Could you please give certain example cases how this distribution tree is created and exactly which nodes are xpub and xsub sockets created ?
Is device (term used in the link) something like a broker , in the whole article it seemed like device is just any general intermediary hop which does not know anything about zero mq sockets (just a random network hop) , if it is indeed a broker kind of thing , does that mean for pub sub , all nodes in messaging tree have to satisfy the definition of being a device and hence it is not a broke less design ?
Also in the tree diagram (from the link , which consist P,D,C) , I initially assumed C and C are two subscribers and P the only publisher (D just random hop), but now it seems that we have D as the zero mq . Does C subscribes to D and D subscribes to P ? or both the C just subscribe to P (To be more generic , does each node subscribe to its parent only in the ). Sorry for the novice question but it seems i am missing on something obvious here, it would be nice if some one can give more insights.

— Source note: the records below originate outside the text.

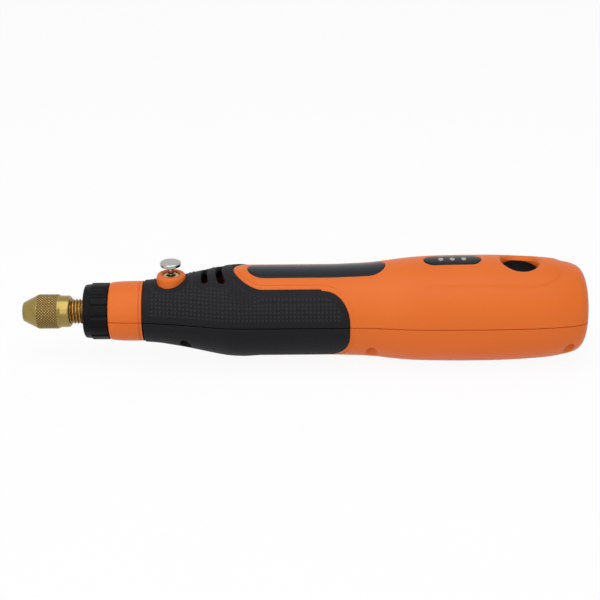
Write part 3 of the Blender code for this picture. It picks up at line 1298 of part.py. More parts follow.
spring_foot = lock_floor + FIT + SPRING_WIRE
spring_top = pin_collar_foot - FIT - SPRING_WIRE
spring_points = []
for index in range(SPRING_TURNS * SPRING_POINTS + 1):
    share = index / (SPRING_TURNS * SPRING_POINTS)
    angle = tau * SPRING_TURNS * share
    spring_points.append(Vector((
        lock_x + SPRING_RADIUS * cos(angle), SPRING_RADIUS * sin(angle),
        spring_foot + (spring_top - spring_foot) * share,
    )))
tube("lock_spring", spring_points, SPRING_WIRE, STEEL)
apart = [
    (spring_points[i] - spring_points[j]).length
    for i in range(len(spring_points)) for j in range(i + SPRING_POINTS // 2, len(spring_points))
]
print(f"least gap between the turns of the lock spring: {(min(apart) - 2 * SPRING_WIRE) * 1000:.2f} mm")

# Casing screws
for index, (x, y, seat) in enumerate(case_screws):
    head_top = seat - FIT
    head_foot = head_top - CASE_SCREW_HEAD
    turned(f"case_screw_{index + 1}", [
        (0, CASE_SCREW_GRIP), (CASE_SCREW_RADIUS, CASE_SCREW_GRIP - CASE_SCREW_RADIUS),
        (CASE_SCREW_RADIUS, head_top), (CASE_SCREW_HEAD_RADIUS, head_top),
        (CASE_SCREW_HEAD_RADIUS, head_foot + FIT), (CASE_SCREW_HEAD_RADIUS - 2 * FIT, head_foot),
        (0, head_foot),
    ], ZINC, axis="Z", steps=HOLE_STEPS, closed=False, origin=(x, y, 0))
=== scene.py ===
"""Studio view of a cordless engraving pen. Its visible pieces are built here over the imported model.

Sizes are in millimetres from the front of the chuck nut: x along the pen, y across it, z upwards.
"""

import bmesh
import bpy
from mathutils import Euler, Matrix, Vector
import numpy as np


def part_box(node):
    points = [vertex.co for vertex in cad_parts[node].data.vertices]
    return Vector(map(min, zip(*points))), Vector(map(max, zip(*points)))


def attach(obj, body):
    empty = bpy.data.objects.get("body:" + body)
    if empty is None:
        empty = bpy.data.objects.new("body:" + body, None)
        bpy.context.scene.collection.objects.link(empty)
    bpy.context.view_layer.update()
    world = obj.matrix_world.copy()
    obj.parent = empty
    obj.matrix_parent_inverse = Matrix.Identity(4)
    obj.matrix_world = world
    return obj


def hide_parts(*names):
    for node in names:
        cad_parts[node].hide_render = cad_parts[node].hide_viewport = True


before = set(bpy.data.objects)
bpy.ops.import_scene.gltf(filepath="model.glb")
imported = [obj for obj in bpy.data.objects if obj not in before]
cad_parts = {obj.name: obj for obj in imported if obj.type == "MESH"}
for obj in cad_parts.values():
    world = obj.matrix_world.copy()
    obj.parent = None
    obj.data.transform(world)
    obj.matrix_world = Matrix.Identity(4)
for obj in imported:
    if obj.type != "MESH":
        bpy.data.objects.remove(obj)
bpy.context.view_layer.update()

# Upper casing half
# A moulded ABS shell from the neck to the rounded rear end. It carries the tongue for the label and
# the boss of the spindle lock, and has a pocket for the soft grip, recesses, vents and the button's hole.

nut_low, nut_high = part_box("chuck_nut")
TIP = np.array([nut_low.x, 0.0, (nut_low.z + nut_high.z) / 2])

# Points of the outline, of the neck and then of the body: distance from the tip and radius
NECK = [(22.1, 5.0), (22.1, 7.2), (28.2, 7.2), (28.2, 9.05), (28.8, 9.28)]
STATIONS = np.array([
    (28.8, 9.28), (31.0, 9.54), (34.3, 9.64), (38.2, 9.66), (43.1, 9.95), (46.9, 10.53), (52.6, 11.53),
    (58.4, 12.79), (62.2, 13.59), (66.1, 14.30), (69.9, 14.55), (73.7, 14.60), (85.0, 14.61), (98.7, 14.62),
    (104.5, 14.77), (110.2, 15.01), (114.0, 15.33), (117.9, 15.84), (121.7, 16.24), (125.5, 16.55),
    (131.3, 16.75), (141.3, 16.90), (148.2, 16.90), (156.4, 16.70), (163.6, 16.31), (169.8, 15.75),
    (173.5, 15.04), (175.4, 14.62), (177.0, 14.15), (178.1, 13.60), (179.2, 12.56), (179.9, 11.20),
    (180.45, 8.60), (180.95, 5.60), (181.25, 0.0), (180.95, -5.60), (180.45, -8.60),
])
WALL = 2.9
SEAM = 0.1
SEAM_EDGE = 0.2
GROOVE, GROOVE_HALF, GROOVE_DEPTH = 38.1, 0.15, 0.35
COLLAR_END = 38.9
PAD_START, PAD_END = 39.2, 104.7
PAD_POCKET, PAD_GAP = 1.4, 0.12
BAND_START, BAND_WIDTH, BAND_DEPTH = 50, 1.3, 0.12
TONGUE_FULL, TONGUE_TAPER, TONGUE_HALF = 77.3, 9.4, 9.5
LOCK, BOSS_HOLE, BOSS_RADIUS = 48.1, 4.8, 4.72
# Each vent: middle, half length across the pen, and bend of its ends
VENTS = [(58.6, 5.6, 0.6), (63.3, 7.1, 1.5)]
VENT_IN_PAD, VENT_IN_CASING = 2.1, 2.4
LABEL, LABEL_STRAIGHT, LABEL_PIT, LABEL_DEPTH = 94.4, 16.5, 5.42, 1.0
WINDOW, WINDOW_STRAIGHT, WINDOW_PIT, WINDOW_DEPTH = 137.6, 5.62, 3.58, 1.35
BUTTON, BUTTON_HOLE = 159.1, 5.9
PANEL_REAR, PANEL_TAPER, PANEL_HALF, PANEL_RISE = 157.0, 15.2, 12.4, 0.3
SOCKET_STRAIGHT, SOCKET_HEIGHT, PORT_RADIUS, PORT_FLOOR = 2.85, 6.3, 1.9, 172.2


def linear(code):
    """Linear RGBA of an sRGB hex code: c / 12.92 when dark, otherwise ((c + 0.055) / 1.055) ** 2.4."""
    c = np.array([int(code[i:i + 2], 16) for i in (0, 2, 4)]) / 255
    return (*np.where(c <= 0.04045, c / 12.92, ((c + 0.055) / 1.055) ** 2.4), 1.0)


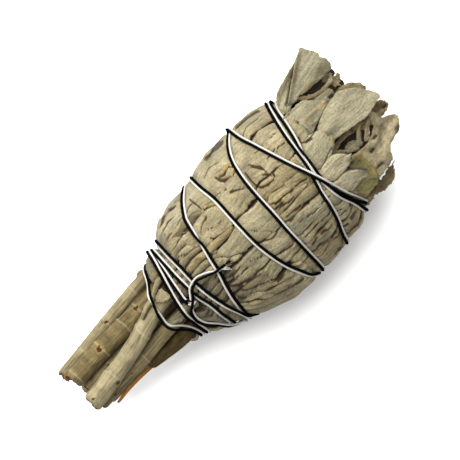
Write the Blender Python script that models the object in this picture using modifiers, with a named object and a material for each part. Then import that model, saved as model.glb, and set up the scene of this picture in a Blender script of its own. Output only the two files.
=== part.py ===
"""A small bundle of dried sage: leaves gathered round their stalks and wound with a doubled string.

The bundle lies along X with its leafy tip at +X, its seen side up and the ground at Z = 0.
Lengths below are in millimetres and are scaled to metres where they meet Blender.
"""

import math
import random

import bmesh
import bpy
import numpy as np
from mathutils import Vector
from mathutils.bvhtree import BVHTree

MM = 0.001
AXIS_Z = 20.2
CLEARANCE = 0.3
WELD = 0.00001

# The bundle's outline from above: x, then its lowest and highest y.
OUTLINE = [
    (-34.0, -11.6, 12.9),
    (-27.5, -12.7, 13.5),
    (-21.9, -14.2, 14.4),
    (-15.9, -17.0, 15.6),
    (-9.9, -19.6, 19.8),
    (-3.9, -21.8, 21.0),
    (2.1, -23.6, 21.2),
    (8.1, -24.4, 21.8),
    (14.1, -24.4, 22.5),
    (26.1, -23.8, 22.6),
    (32.1, -23.4, 21.6),
    (38.1, -20.8, 20.2),
    (44.1, -18.6, 18.2),
    (48.0, -15.0, 15.0),
    (51.0, -9.0, 9.0),
]
ABOVE = [(-25.0, 0.9), (0.0, 0.92)]
BELOW = [(-25.0, 0.9), (0.0, 0.81)]

LEAF_THICKNESS = 0.8
LONG_LEAVES = 12
OUTER_LEAVES = 11
UNDER_TIP_LEAVES = 6
INNER_LEAVES = 4

STRING_RADIUS = 0.43
STRING_STEP = 0.7
STRING_LIFT = STRING_RADIUS + CLEARANCE + 0.12
STRAND_LIFT = 2 * STRING_RADIUS + CLEARANCE + 0.06
STRING_THINNING = 0.18
NEXT_STEPS = 8
LIFT_STEP = 0.05
TIGHTENING_PASSES = 160


def between(x, stations, column=1):
    """A column of a table of stations, read at x."""
    return float(np.interp(x, [row[0] for row in stations], [row[column] for row in stations]))


def middle(x):
    return (between(x, OUTLINE, 1) + between(x, OUTLINE, 2)) / 2


def half_width(x):
    return (between(x, OUTLINE, 2) - between(x, OUTLINE, 1)) / 2


def half_height(x, angle):
    ratio = between(x, ABOVE) if math.sin(angle) > 0 else between(x, BELOW)
    return half_width(x) * ratio


def radius(x, angle):
    """From the axis to the bundle's outer surface. The angle runs from +Y up over the top."""
    across = math.cos(angle) / half_width(x)
    up = math.sin(angle) / half_height(x, angle)
    return 1 / math.hypot(across, up)


def on_bundle(x, angle, out=0.0):
    """A point at this distance out of the bundle's surface."""
    reach = radius(x, angle) + out
    return Vector((x, middle(x) + reach * math.cos(angle), AXIS_Z + reach * math.sin(angle)))


# Objects

def clear_scene():
    for obj in list(bpy.data.objects):
        bpy.data.objects.remove(obj, do_unlink=True)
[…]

zeromq uses the network to establish a connection between nodes directly (e.g via tcp), but only ever between 1 sender and 1-n receivers. These are connected "directly" and can exchange messages using the underlying protocol.
Now when you subscribe to only certain events in a pub-sub scenario, zeromq used to filter out messages subscriber side causing unnecessary network traffic from the publisher to at least a number of subscribers.
In newer versions of zeromq (3.0 and 3.1) the subscriber process sends its subscription list to the publisher, which manages a list of subscribers and the topics they are interested in. Thus the publisher can discard messages that are not subscribed too by any subscriber and potentially send targeted messages at only interested subscribers.
When the publisher is itself a subscriber of events (e.g. a forwarding or routing device service) it might forward those subscriptions again by similarly subscribing to its connected publishers.
I am not sure whether zeromq still does client side filtering in newer versions even if it "forwards" its subscriptions though.
A more efficient mechanism for pub/sub to multiple subscribers is to use multicast whereby a single message traverses the network and is received by all subscribers (who can then filter what they wish).
ZeroMQ supports a standardised reliable multicast called Pragmatic General Multicast.
These references should give you an idea how it all works. Note that multicast generally only works on a single subLAN and may need router configuration or TCP bridges to span multiple subLANs.